Maggie has proven to be a nearly unshakable leader until this episode, and while the darker side of her that comes out is alarming, it is refreshing for her character. Nobody is focused and selfless all the time, even a great leader like Maggie, and the introduction of her inner turmoil and vengeance brings new depth to her. But what does this side of Maggie, once it is finally revealed in the episode, suggest about her entire plan of attack? While it seemed that Saviors were headed to the Hilltop anyway, Maggie went out of her way to further lure them there. She executed a complex, effective, and quite exciting attack, but for what?

Yes, she is protecting her community and now building a new future soon thanks to Georgie, but let’s not forget what Maggie has endured. Her love for Glenn and their familial plans for a future were a virtuous cornerstone of the show. But, while love is the ultimate motivator for characters like Maggie, it can be a motivator of fury and vengeance when that love and hope has been defiled. The final shot of the episode shows Maggie regretfully counting the “cost” of their decision to fight. It is a striking visual tally of graves. There are Glenn and Abraham’s graves with the freshly buried graves of about fifteen Hilltop fighters in rows next to them. Will the freedom and vengeance they are fighting for be worth the price?

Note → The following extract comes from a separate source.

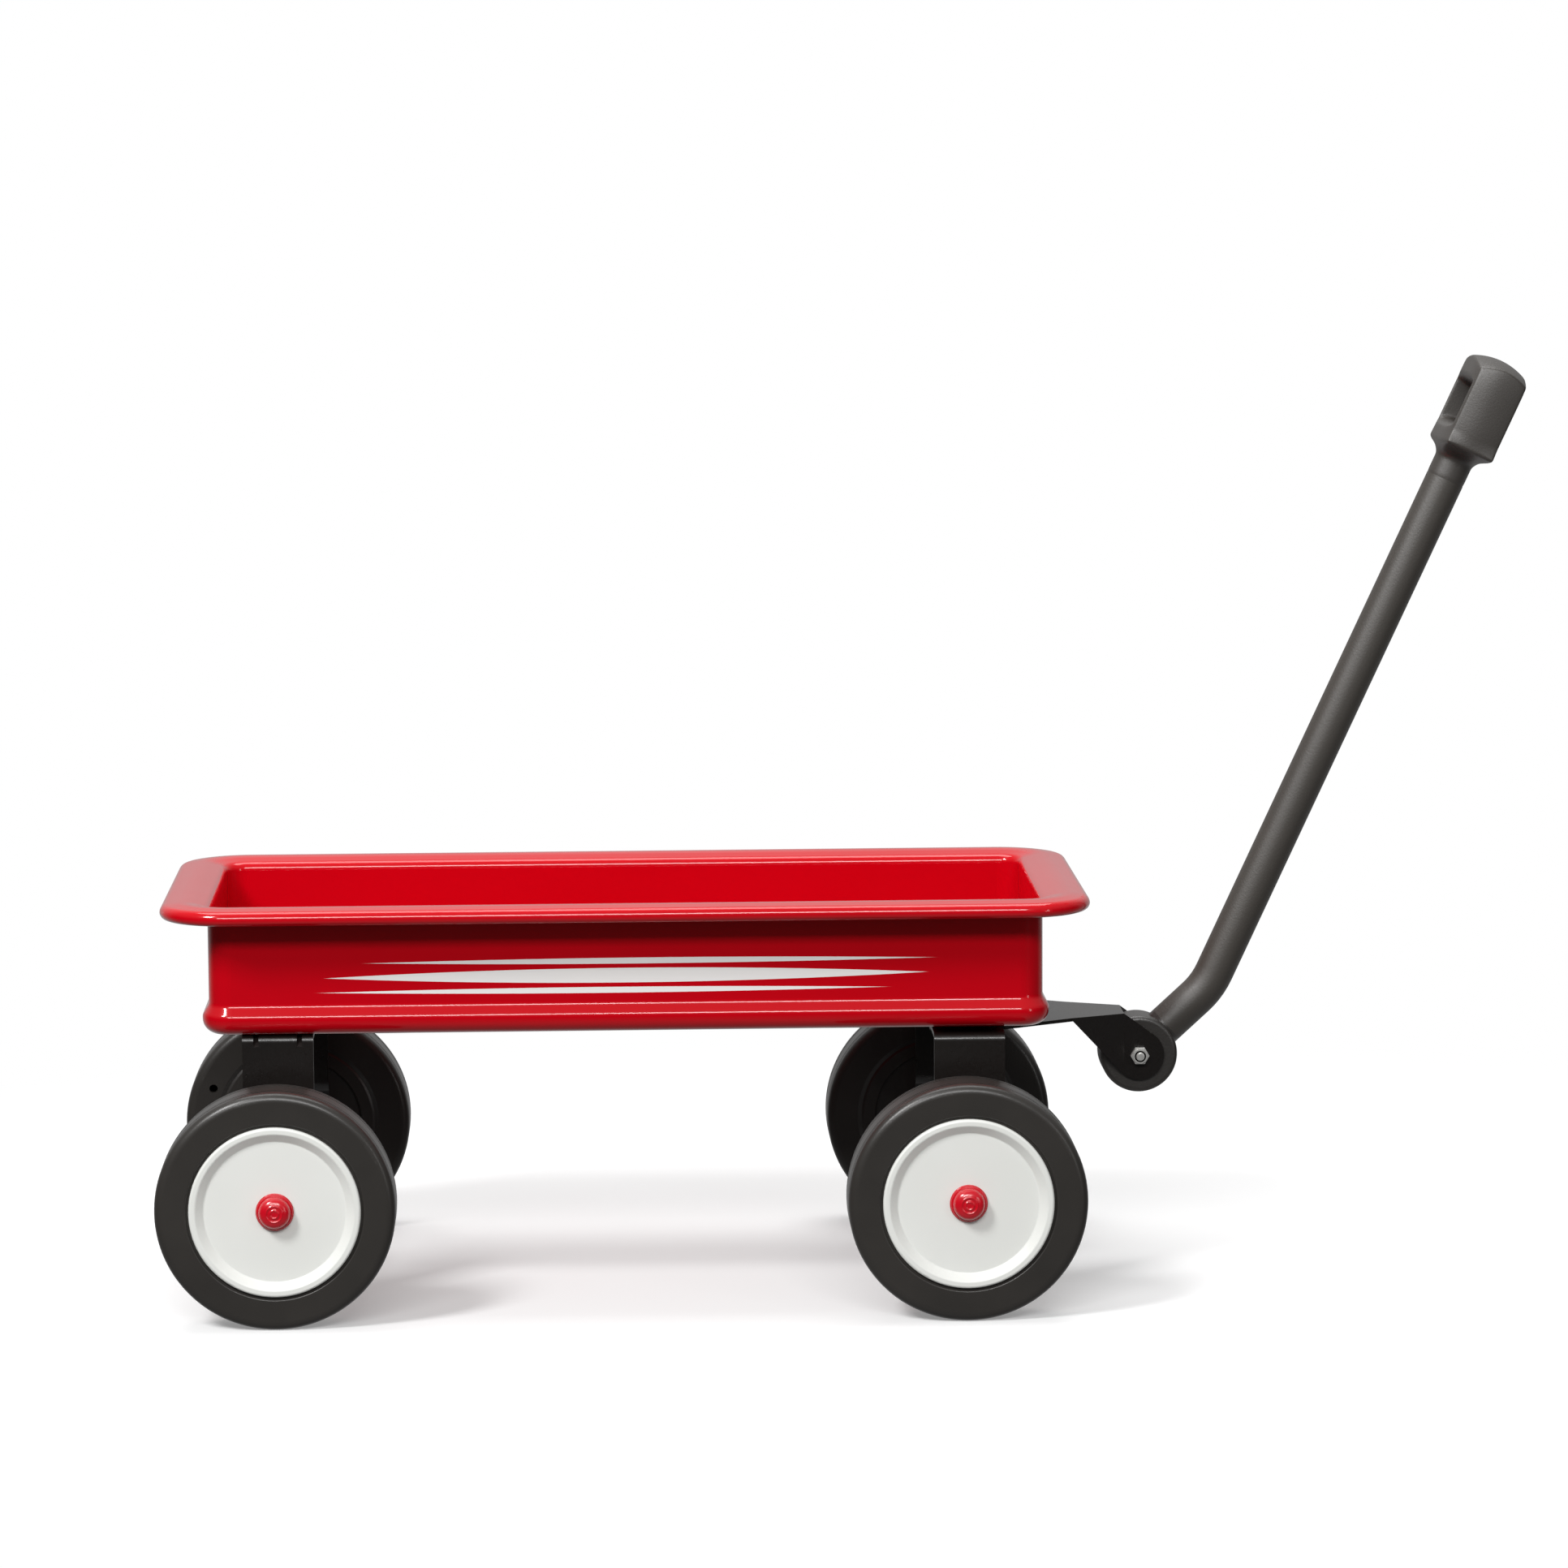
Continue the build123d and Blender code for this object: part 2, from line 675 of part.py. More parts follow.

With so much action as well as drama in “Do Not Send Us Astray” and with so many characters, it’s hard to tell where the next episode will lead. Hopefully we will learn the fate of Tara, the truth about Dwight, and see what Negan has been brought up to speed on with Jadis. Perhaps Rick will take the time to finish the rest of the quote for which the episode is named and that Siddiq tried to recite to him, one that has been repeated in fragments since episode one. One thing is certain though, the closing episodes are going to be packed full in order to answer all these questions and more. What would you like to see in the coming episode?